Re: [PATCH v1 1/4] perf vendor events intel: Alderlake/rocketlake metric fixes

From: Liang, Kan
Date: Thu Jan 04 2024 - 14:30:16 EST




On 2024-01-04 12:51 p.m., Ian Rogers wrote:
> On Thu, Jan 4, 2024 at 6:30 AM Liang, Kan <kan.liang@xxxxxxxxxxxxxxx> wrote:
>>
>>
>>
>> On 2024-01-04 8:56 a.m., Ian Rogers wrote:
>>>> Testing tma_slow_pause
>>>> Metric 'tma_slow_pause' not printed in:
>>>> # Running 'internals/synthesize' benchmark:
>>>> Computing performance of single threaded perf event synthesis by
>>>> synthesizing events on the perf process itself:
>>>> Average synthesis took: 49.987 usec (+- 0.049 usec)
>>>> Average num. events: 47.000 (+- 0.000)
>>>> Average time per event 1.064 usec
>>>> Average data synthesis took: 53.490 usec (+- 0.033 usec)
>>>> Average num. events: 245.000 (+- 0.000)
>>>> Average time per event 0.218 usec
>>>>
>>>> Performance counter stats for 'perf bench internals synthesize':
>>>>
>>>> <not counted> cpu_core/TOPDOWN.SLOTS/ (0.00%)
>>>> <not counted> cpu_core/topdown-retiring/ (0.00%)
>>>> <not counted> cpu_core/topdown-mem-bound/ (0.00%)
>>>> <not counted> cpu_core/topdown-bad-spec/ (0.00%)
>>>> <not counted> cpu_core/topdown-fe-bound/ (0.00%)
>>>> <not counted> cpu_core/topdown-be-bound/ (0.00%)
>>>> <not counted> cpu_core/RESOURCE_STALLS.SCOREBOARD/ (0.00%)
>>>> <not counted> cpu_core/EXE_ACTIVITY.1_PORTS_UTIL/ (0.00%)
>>>> <not counted> cpu_core/EXE_ACTIVITY.BOUND_ON_LOADS/ (0.00%)
>>>> <not counted> cpu_core/CPU_CLK_UNHALTED.PAUSE/ (0.00%)
>>>> <not counted> cpu_core/CYCLE_ACTIVITY.STALLS_TOTAL/ (0.00%)
>>>> <not counted> cpu_core/CPU_CLK_UNHALTED.THREAD/ (0.00%)
>>>> <not counted> cpu_core/ARITH.DIV_ACTIVE/ (0.00%)
>>>> <not counted> cpu_core/EXE_ACTIVITY.2_PORTS_UTIL,umask=0xc/ (0.00%)
>>>> <not counted> cpu_core/EXE_ACTIVITY.3_PORTS_UTIL,umask=0x80/ (0.00%)
>>>>
>>>> 1.186254766 seconds time elapsed
>>>>
>>>> 0.427220000 seconds user
>>>> 0.752217000 seconds sys
>>>> Testing smi_cycles
>>>> Testing smi_num
>>>> Testing tsx_aborted_cycles
>>>> Testing tsx_cycles_per_elision
>>>> Testing tsx_cycles_per_transaction
>>>> Testing tsx_transactional_cycles
>>>> test child finished with -1
>>>> ---- end ----
>>>> perf all metrics test: FAILED!
>>>> root@number:~#
>>> Have a try disabling the NMI watchdog.
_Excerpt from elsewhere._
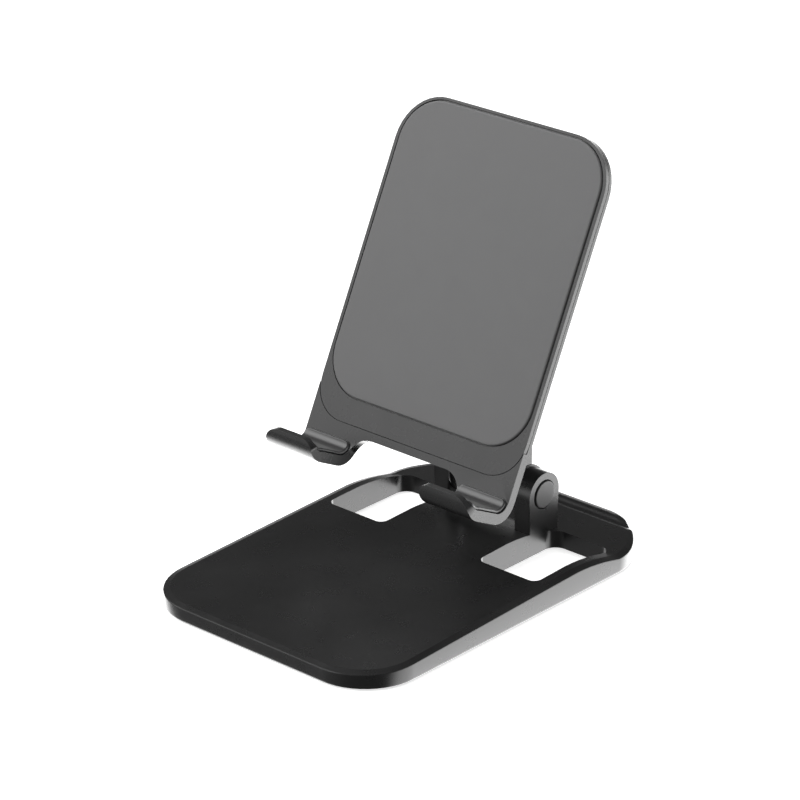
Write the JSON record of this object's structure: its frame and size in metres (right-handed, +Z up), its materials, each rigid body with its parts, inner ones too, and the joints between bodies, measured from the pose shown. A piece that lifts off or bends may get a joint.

Agreed that there is more to
>>> fix here but I think the PMU driver is in part to blame because
>>> manually breaking the weak group of events is a fix.
>>
>> I think we have a NO_GROUP_EVENTS_NMI metric constraint to mark a group
>> which require disabling of the NMI watchdog.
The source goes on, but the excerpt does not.